Отмечу для сравнения, что разбираемая нами интимность сталинистской идеологии не находит себя в своем аналоге/антиподе — идеологии нацистской Германии. Гитлер не находился так близко к своим гражданам, мечта о встрече с ним у немцев не была столь тотальной, его положение в качестве верховного чиновника Третьего Рейха была иным, чем положение Сталина в качестве главы партии и отца народа. Основное отличие, на мой взгляд, заключается в том, что Гитлер с самого начала своей государственной карьеры сам присвоил себе все способы собственного мнемотического распространения. Только он сам, если не брать в расчет его ближайших консультантов, был ответственен и осуществлял свои игровые контакты с массами, которые тем не менее не воспринимали его как фигуру, обладающую известным запасом интима. Гитлер работал с массами как шаман, его экстатические выступления, во время которых он чуть ли не терял рассудок (или артистично это имитировал) не располагали к интиму сталинского типа. Если Гитлер — это «триумф воли», то Сталин — триумф справедливости.

Не случайно, что у Гитлера не было семьи. Известен красноречивый эпизод с его личным фотографом Генрихом Гофманом, которому фюрер запретил публиковать свой снимок с белой собачонкой, отметив, что у лидера немецкой нации может быть только большая собака. Маленькая белая собачка, интим, расслабленность, домашний уют… Это все не для него. Таков Гитлер в «Интимном дневнике» своей подруги Евы Браун (заканчивается июлем 1944 года). Она в постоянном ожидании, Ади (как она его называет) весь в делах и заботах, он приходит уже за полночь, видятся они редко. В мемуарах Лени Рифеншталь обнаруживается другой Гитлер: элегантный острослов, которым восхищаются женщины; он в курсе светских событий, ему не претит непринужденный треп, легкий флирт, известная доля эстетства. Но об этом не знал никто, кроме близкого круга.

Выступление Гитлера перед Железными касками в Хельхайме, 1933 год

Выступление на заводе Круппа, 1935 год

Сталин и Ежов, 1937 год

Сталин на встрече с колхозниками на Чрезвычайном Всесоюзном съезде Советов (25 ноября, 1936 год)

Колхозница прильнула к товарищу Сталину (там же)

Доярка обнимает Сталина (там же)


Обратимся снова к советскому контексту.
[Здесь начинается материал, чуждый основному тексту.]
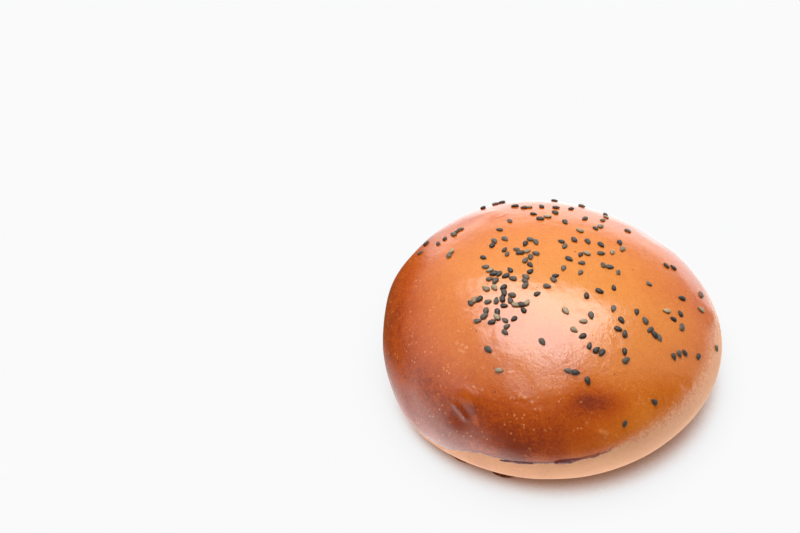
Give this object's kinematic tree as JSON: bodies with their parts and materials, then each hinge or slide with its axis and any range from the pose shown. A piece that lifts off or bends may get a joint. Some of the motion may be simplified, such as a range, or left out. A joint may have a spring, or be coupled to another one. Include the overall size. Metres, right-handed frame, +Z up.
{
  "type": "hamburger bun",
  "caption": "Whole round hamburger bun: a low domed top with a glossy egg-washed crust, sprinkled with dark sesame seeds, over a pale tucked-in flat base.",
  "frame": {"origin": "middle of the bun's box on the surface it rests on", "axes": "+Z up through the dome; +X along the widest way across, to the right in the picture; the picture looks along +Y from the front and above"},
  "size_m": [0.1272, 0.1234, 0.0499],
  "materials": {
    "crust": "egg-washed baked crust: glossy golden brown on top, red-brown at the shoulder, pale and dull under the glaze's edge",
    "seed_dark": "charcoal black sesame hull, dull with a faint sheen",
    "seed_pale": "olive-tan sesame hull, dull with a faint sheen",
    "burnt_glaze": "thin dark brown flake of glaze that ran down and baked"
  },
  "bodies": {
    "root": {"bun": "crust"}
  },
  "joints": []
}
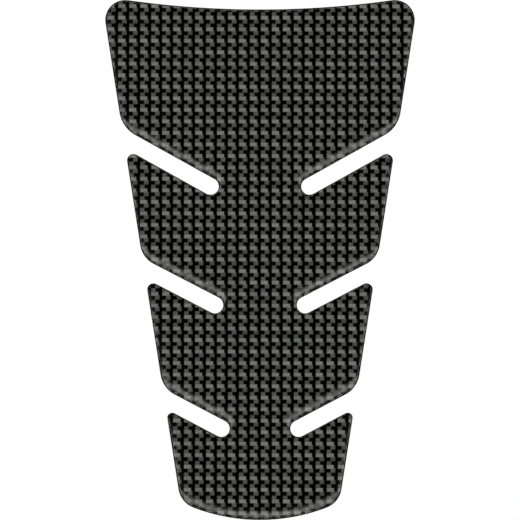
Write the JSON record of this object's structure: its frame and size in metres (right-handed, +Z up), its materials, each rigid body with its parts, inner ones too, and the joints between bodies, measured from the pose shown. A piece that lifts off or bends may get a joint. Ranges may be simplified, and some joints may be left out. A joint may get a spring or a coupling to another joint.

Распознанный или вновь изобретенный в сталинистском обществе интим возникает повсюду. Писатели работают с ним в своих текстах, художники изображают его на картинах, поэты — в стихах, архитекторы выстраивают интимные места в пространстве города, находят места его сборок, образований; кинематографисты снимают ленты, показывающие интимность в движении. Она появляется в разговорах, жестах, в домах, на коммунальных кухнях, в постели, в письмах, записках, посланиях, во всех индивидуальных и коллективных коммуникативных актах. Власть поняла — или так захотела — новому человеку интимность не чужда, она не противоречит его великим историческим задачам, она не станет помехой на его пути к мировому господству. Она сделает из него человека, способного к преодолению своей биологической конечности, человека, имеющего власть над прошлым. И вдобавок интимности предписывалась еще одна фундаментальная роль: она должна была создать реальность, не знающую потребности в возврате; в этой реальности должно жить сознание, не стремящееся постичь свой генезис.